The range gained through increasing the antenna gain can be easily calculated using Equation

(4.114) and is graphically presented in Figure 8.7.

Gains of up to 17dB can be reached quite easily by using a long Yagi–Uda antenna (Rothammel, 2001). For an antenna gain of 17 dB, however, the boom would have to have a length that corresponds to almost ten times the wavelength λ, i.e. 3.4 m for 868 MHz, 3.3 m for 915 MHz or 1.2 m for 2.45 GHz. However, in this way it is possible to reach seven to eight times the read range as opposed to using a dipole antenna. According to the theory, the gain can increase by a maximum of 3 dB for a doubling of antenna length and number of elements (Rothammel, 2001). To reach an antenna gain of 20 dB and thus a tenfold read range requires at least one antenna with double length, i.e. twenty times wavelength λ. For 868 MHz, this results in a boom length of 7 m; which is rather difficult to handle. In order to reach twenty times the read range, we need an antenna gain of approximately 26 dB. This is only possible if several long Yagi–Uda antennas are combined into an antenna group which would result in an antenna monster of several metres.
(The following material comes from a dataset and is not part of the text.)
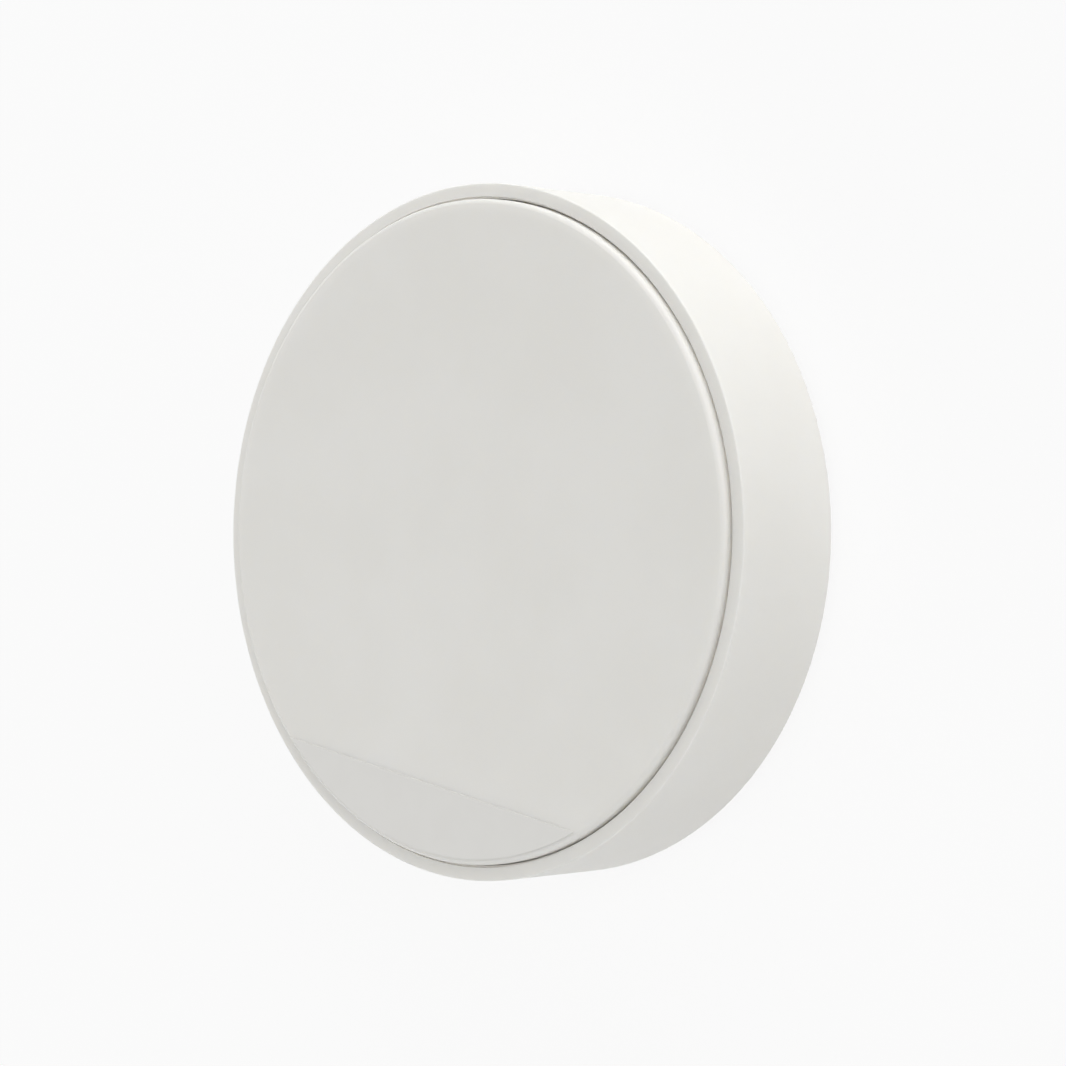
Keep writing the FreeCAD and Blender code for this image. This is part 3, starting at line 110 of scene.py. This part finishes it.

Attacks with long Yagi–Uda antennas have already occurred. In mid-2005, a successful attempt to read a transponder from a distance of 21 m (69 ft) led to substantial repercussions in the specialist press (Defcon, 2005; Cheung, 2005).

If the antenna gain has to be further increased in order to further extend the range, we have to use parabolic mirrors. With a gain of 40 dB, a read range that is a hundred times larger can be achieved. For 868 MHz, the required mirror diameter amounts to almost 15 m (5.1 m for 2.45 GHz). Finally, a thousandfold read range requires a gain of 60 dB which would need a parabolic mirror of 145 m (52 m for 2.45 GHz).

These calculations clearly illustrate what distances are feasible for an attack. The most favourable combination appears to be a long Yagi–Uda antenna together with a moderately increased transmission power of the reader. It would be reasonable to hit the intersection of both straight lines in Figure 8.6. More than twenty times the range does currently not appear to be achievable using reasonable efforts.